Cette affaire soulève également des questions plus larges sur l’éthique des pratiques commerciales dans l’industrie alimentaire. La collusion présumée entre des entreprises de cette envergure et le fait que des hauts dirigeants semblent impliqués dans de telles pratiques mettent en lumière des vulnérabilités potentielles dans le système de gouvernance d’entreprise. L’importance des décisions prises au plus haut niveau de direction, associée à des révélations troublantes comme celle de la correspondance par courriel entre McCain et Del Duca, souligne l’importance d’un examen approfondi pour garantir que de telles violations de confiance ne persistent pas dans l’avenir.

Cette situation soulève également des inquiétudes quant à l’efficacité du Bureau de la concurrence canadien en tant qu’autorité réglementaire. Des comparaisons ont été faites avec les pratiques américaines, où les dirigeants impliqués dans des ententes illicites sont passibles de peines de prison, alors qu’au Canada, ils bénéficient parfois de l’immunité en collaborant aux enquêtes et en reconnaissant leur implication. Ces contrastes soulignent la nécessité pour le Bureau de la concurrence de remplir pleinement son mandat de préservation d’une concurrence équitable et de prendre les mesures appropriées pour dissuader de telles pratiques à l’avenir.

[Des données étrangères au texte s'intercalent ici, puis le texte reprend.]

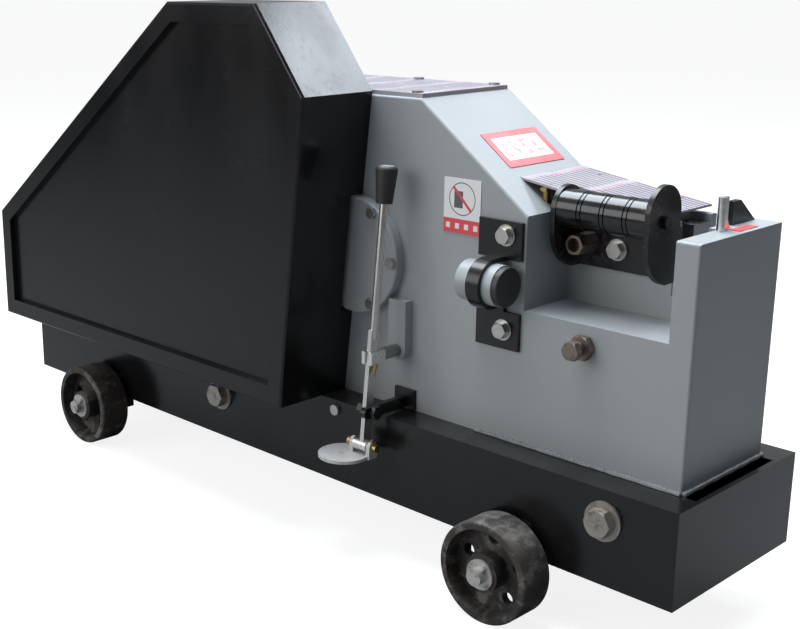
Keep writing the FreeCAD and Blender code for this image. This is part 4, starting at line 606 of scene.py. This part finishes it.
class CUTTER_OT_fasteners(bpy.types.Operator):
    """Finish the bolts, studs and screws"""
    bl_idname = "cutter.fasteners"
    bl_label = "Fasteners"

    def execute(self, context):
        _, metals, _, _ = settings()
        rust = tup(metals.rust)
        zinc = bare_metal("zinc_plate", tup(metals.zinc), rust, 0.30, rusty=0.16, scale=140.0)
        raw = bare_metal("raw_steel", tup(metals.raw), rust, 0.42, rusty=0.40, scale=120.0,
                         rust_scale=85.0)
        bright = bare_metal("bright_zinc", tup(metals.bright), rust, 0.26, rusty=0.02, scale=160.0,
                            contrast=0.15)
        dull = bare_metal("dull_zinc", tup(metals.dull), rust, 0.45, rusty=0.36, scale=110.0, metallic=0.8)
        brass = bare_metal("yellow_plate", tup(metals.brass), rust, 0.30, rusty=0.12, scale=140.0)
        dress(zinc, "lid_screws", "cap_bolts", "mounting_bolts", "flywheel_nut", "bracket_bolts")
        dress(bright, "clutch_clevis", "lifting_pin")
        dress(raw, "side_studs")
        dress(bare_metal("dark_pin", tup(metals.dark), rust, 0.30, rusty=0.05, scale=120.0), "roller_pin")
        dress(dull, "tie_bolts")
        dress(brass, "cover_bolts", "pedal_pin")
        return {"FINISHED"}


class CUTTER_OT_control(bpy.types.Operator):
    """Finish the clutch lever, its knob and its pedal, and set a pale disc in the knob's top as a painted
    highlight
    """
    bl_idname = "cutter.control"
    bl_label = "Clutch Control"

    def execute(self, context):
        paints, metals, details, _ = settings()
        rust = tup(metals.rust)
        bar = bare_metal("lever_steel", tup(metals.lever), rust, 0.26, rusty=0.05, lines=(1.0, 1.0, 0.04),
                         scale=240.0, contrast=0.2)
        plate = bare_metal("pedal_plate", tup(metals.galvanised), rust, 0.50, rusty=0.22, scale=60.0,
                           metallic=0.25, contrast=0.2)
        knob = moulded("knob_rubber", (0.016, 0.015, 0.015), 0.42, 320.0, tup(paints.dust), 0.25)
        dress(bar, "lever_bar")
        dress(bare_metal("rod_steel", tup(metals.steel), rust, 0.22, rusty=0.08, lines=(1.0, 0.05, 1.0)),
              "shift_rod")
        dress(plate, "pedal_disc")
        dress(knob, "lever_knob", "canister_cap")
        # painted highlight: a pale bluish disc in the knob's top stands for the light caught there
        low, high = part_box("lever_knob")
        pivot = next(Vector(j["pos_m"]) for j in frame["joints"] if j["name"] == "clutch_lever")
        radius = (high.x - low.x) / 2 * 0.62
        middle_y, middle_z = (low.y + high.y) / 2, (low.z + high.z) / 2
        tilt = math.atan2(middle_y - pivot.y, middle_z - pivot.z)
        turn = Matrix.Rotation(-tilt, 4, "X")
        reach = (Vector(((low.x + high.x) / 2, middle_y, middle_z)) - pivot).length
        top = reach + (high.z - low.z) / 2 - 1.2 * MM
        foot = Vector(((low.x + high.x) / 2, pivot.y, pivot.z))
        centre = foot + turn @ Vector((0.0, 0.0, top - details.highlight_disc_depth))
        shape = bmesh.new()
        disc(shape, centre, radius, details.highlight_disc_depth + 0.4 * MM, turn, sides=32, top=0.92)
        # pale bluish finish of the painted highlight disc on the knob
        pale = moulded("knob_highlight_disc", (0.30, 0.36, 0.46), 0.30, 200.0, tup(paints.dust), 0.3)
        finish_piece(shape, "knob_highlight_disc", pale, "lever")
        return {"FINISHED"}


class CUTTER_OT_cotter(bpy.types.Operator):
    """Hang the brass cotter tail from the clevis of the shift rod"""
    bl_idname = "cutter.cotter"
    bl_label = "Clevis Cotter"

    def execute(self, context):
        _, metals, details, _ = settings()
        low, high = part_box("clutch_clevis")
        turn = Matrix.Rotation(math.radians(165.0), 4, "X")
        top = Vector((high.x - details.cotter_radius, low.y + 9.0 * MM, low.z + 1.0 * MM))
        shape = bmesh.new()
        disc(shape, top, details.cotter_radius, details.cotter_length, turn, sides=18, top=0.45)
        brass = bare_metal("cotter_brass", tup(metals.brass), tup(metals.rust), 0.28, rusty=0.04, scale=160.0)
        finish_piece(shape, "clevis_cotter", brass, "shifter")
        return {"FINISHED"}


class CUTTER_OT_drive(bpy.types.Operator):
    """Finish the flywheel, belts, gears, crank, ram and blades"""
    bl_idname = "cutter.drive"
    bl_label = "Drive and Blades"

    def execute(self, context):
        paints, metals, _, _ = settings()
        rust = tup(metals.rust)
        oiled = bare_metal("oiled_steel", tup(metals.oiled), rust, 0.28, rusty=0.06, lines=(1.0, 0.08, 1.0))
        turned = bare_metal("turned_iron", tup(metals.turned), rust, 0.40, rusty=0.22, lines=(1.0, 0.1, 1.0))
        ground = bare_metal("ground_steel", tup(metals.steel), rust, 0.22, rusty=0.10, lines=(1.0, 1.0, 0.05),
                            scale=300.0)
        bright = bare_metal("bright_steel", tup(metals.steel), rust, 0.25, rusty=0.05, lines=(0.08, 1.0, 1.0))
        dress(oiled, "pinion_shaft", "intermediate_shaft", "intermediate_gear", "bull_gear", "clutch_sleeve",
              "crankshaft")
        dress(turned, "flywheel", "motor_pulley", "connecting_rod", "ram")
        dress(ground, "moving_blade", "fixed_blade")
        dress(bright, "motor_rotor", "shaft_bearings", "wrist_pin")
        bronze = bare_metal("bearing_bronze", tup(metals.brass), rust, 0.34, rusty=0.05)
        dress(bronze, "crank_bushes", "ram_guides")
        dress(moulded("belt_rubber", tup(metals.rubber), 0.62, 260.0, tup(paints.dust), 0.5), "v_belts")
        return {"FINISHED"}


class CUTTER_OT_welds(bpy.types.Operator):
    """Lay weld beads round the foot of the body, on the base"""
    bl_idname = "cutter.welds"
    bl_label = "Weld Beads"

    def execute(self, context):
        paints, _, details, _ = settings()
        body_low, body_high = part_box("machine_body")
        near = body_low.y + GUIDE_BOSS
        far = body_high.y
        foot = body_low.z
        tuck = details.weld_radius * 0.35
        shape = bmesh.new()
        nose_x = body_high.x + tuck
        runs = [((nose_x, near, foot + tuck), (nose_x, far, foot + tuck)),
                ((NEAR_WELD_X, near - tuck, foot + tuck), (body_high.x, near - tuck, foot + tuck)),
                ((body_low.x, far + tuck, foot + tuck), (body_high.x, far + tuck, foot + tuck))]
        size = (details.weld_radius, details.weld_pitch, details.bead_sides)
        for start, end in runs:
            bead(shape, Vector(start), Vector(end), *size)
        skin = enamel("weld_enamel", (0.19, 0.20, 0.21), (0.10, 0.07, 0.05), tup(paints.dust), 0.35,
                      dusty=0.4, worn=0.6, peel=1.0)
        finish_piece(shape, "weld_beads", skin, "frame")
        return {"FINISHED"}


class CUTTER_OT_box_screws(bpy.types.Operator):
    """Set the four screws of the terminal box lid"""
    bl_idname = "cutter.box_screws"
    bl_label = "Terminal Box Screws"

    def execute(self, context):
        _, metals, details, _ = settings()
        low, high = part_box("terminal_box")
        gland_reach = GLAND_REACH - 3.0 * MM
        inset = 9.0 * MM
        shape = bmesh.new()
        for x in (low.x + gland_reach + inset, high.x - inset):
            for y in (low.y + inset, high.y - inset):
                disc(shape, Vector((x, y, high.z - 0.2 * MM)), details.screw_radius, 2.4 * MM, sides=16)
        screw = bare_metal("box_screw", tup(metals.zinc), tup(metals.rust), 0.3, rusty=0.12)
        finish_piece(shape, "terminal_screws", screw, "frame")
        return {"FINISHED"}


# ---------------------------------------------------------------- stage
def area_light(name, place, size, power, tint):
    data = bpy.data.lights.new(name, "AREA")
    data.shape = "RECTANGLE"
    data.size, data.size_y = size
    data.energy = power
    data.color = tint
    light = bpy.data.objects.new(name, data)
    light.location = place
    light.rotation_mode = "QUATERNION"
    light.rotation_quaternion = (Vector(LIGHT_AIM) - Vector(place)).to_track_quat("-Z", "Y")
    bpy.context.scene.collection.objects.link(light)


class CUTTER_OT_stage(bpy.types.Operator):
    """Lay the floor, hang the lights and place the camera"""
    bl_idname = "cutter.stage"
    bl_label = "Stage"

    def execute(self, context):
        _, _, _, stage = settings()
        scene = context.scene
        shape = bmesh.new()
        bmesh.ops.create_grid(shape, x_segments=1, y_segments=1, size=stage.floor_size / 2)
        mesh = bpy.data.meshes.new("floor")
        shape.to_mesh(mesh)
        shape.free()
        floor = bpy.data.objects.new("floor", mesh)
        material, tree, shader = blank("floor_paper")
        grain = noise(tree, object_space(tree), 30.0, 2.0)
        wire(tree, shader, Base_Color=blend_colour(tree, grain, (0.25, 0.25, 0.25), (0.27, 0.27, 0.27)))
        shader.inputs["Roughness"].default_value = 0.9
        shader.inputs["Emission Color"].default_value = (1.0, 1.0, 1.0, 1.0)
        seen = put(tree, "ShaderNodeLightPath").outputs["Is Camera Ray"]
        wire(tree, shader, Emission_Strength=maths(tree, "MULTIPLY", seen, 0.86))
        mesh.materials.append(material)
        scene.collection.objects.link(floor)
        world = bpy.data.worlds.new("studio")
        scene.world = world
        world.use_nodes = True
        sky = world.node_tree
        ground = sky.nodes["Background"]
        ground.inputs["Color"].default_value = (0.93, 0.96, 1.0, 1.0)
        seen = put(sky, "ShaderNodeLightPath").outputs["Is Camera Ray"]
        toward = put(sky, "ShaderNodeSeparateXYZ", {0: put(sky, "ShaderNodeTexCoord").outputs["Generated"]})
        side = ramp(sky, toward.outputs[0], -0.1, 0.65, stage.ambient, stage.ambient * stage.nose_ambient)
        strength = put(sky, "ShaderNodeMapRange", {"Value": seen, "To Min": side, "To Max": 1.05})
        sky.links.new(strength.outputs[0], ground.inputs["Strength"])
        area_light("top_light", (-0.5, 0.1, 3.0), (2.2, 2.6), stage.key_power, (0.86, 0.93, 1.0))
        area_light("side_light", (-1.3, -3.2, 1.6), (3.0, 2.0), stage.fill_power, (1.0, 0.99, 0.97))
        area_light("back_light", (0.6, 2.0, 2.6), (1.5, 0.5), stage.back_power, (0.85, 0.92, 1.0))
        forward = Vector(CAMERA_FORWARD)
        right = Vector(CAMERA_RIGHT)
        up = right.cross(forward)
        turn = Matrix((right, up, -forward)).transposed().to_4x4()
        data = bpy.data.cameras.new("camera")
        data.lens = stage.lens
        data.sensor_width = 36.0
        data.shift_x = 0.1475
        data.shift_y = -0.0044
        data.clip_end = 200.0
        camera = bpy.data.objects.new("camera", data)
        camera.matrix_world = Matrix.Translation(CAMERA_PLACE) @ turn
        scene.collection.objects.link(camera)
        scene.camera = camera
        scene.view_settings.view_transform = "Standard"
        return {"FINISHED"}


STEPS = (CUTTER_OT_enamels, CUTTER_OT_prints, CUTTER_OT_wheels, CUTTER_OT_fasteners, CUTTER_OT_control,
         CUTTER_OT_cotter, CUTTER_OT_drive, CUTTER_OT_welds, CUTTER_OT_box_screws, CUTTER_OT_stage)
GROUPS = (("cutter_paints", CutterPaints), ("cutter_metals", CutterMetals), ("cutter_details", CutterDetails),
          ("cutter_stage", CutterStage))


class CUTTER_PT_sidebar(bpy.types.Panel):
    """Rebar cutter pieces and finishes"""
    bl_idname = "CUTTER_PT_sidebar"
    bl_label = "Rebar Cutter"
    bl_space_type = "VIEW_3D"
    bl_region_type = "UI"
    bl_category = "Rebar Cutter"

    def draw(self, context):
        for label, kind in GROUPS:
            box = self.layout.box()
            box.label(text=label.replace("_", " "))
            for key in kind.__annotations__:
                box.prop(getattr(context.scene, label), key)
        for step in STEPS:
            self.layout.operator(step.bl_idname)


CLASSES = tuple(kind for _, kind in GROUPS) + STEPS + (CUTTER_PT_sidebar,)


def register():
    for kind in CLASSES:
        bpy.utils.register_class(kind)
    for label, kind in GROUPS:
        setattr(bpy.types.Scene, label, PointerProperty(type=kind))


def unregister():
    for label, _ in GROUPS:
        delattr(bpy.types.Scene, label)
    for kind in reversed(CLASSES):
        bpy.utils.unregister_class(kind)


def main():
    register()
    for step in STEPS:
        group, name = step.bl_idname.split(".")
        getattr(getattr(bpy.ops, group), name)()


if __name__ == "__main__":
    main()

En résumé, la demande d’autorisation d’une action collective impliquant les entreprises alimentaires canadiennes suscite des inquiétudes sérieuses quant à l’intégrité de l’industrie. Les consommateurs pourraient être les principales victimes de pratiques de fixation des prix, qui sapent la confiance dans le système et mettent en évidence la nécessité d’une surveillance rigoureuse et d’une application stricte de la réglementation pour assurer une concurrence loyale et équitable sur le marché alimentaire.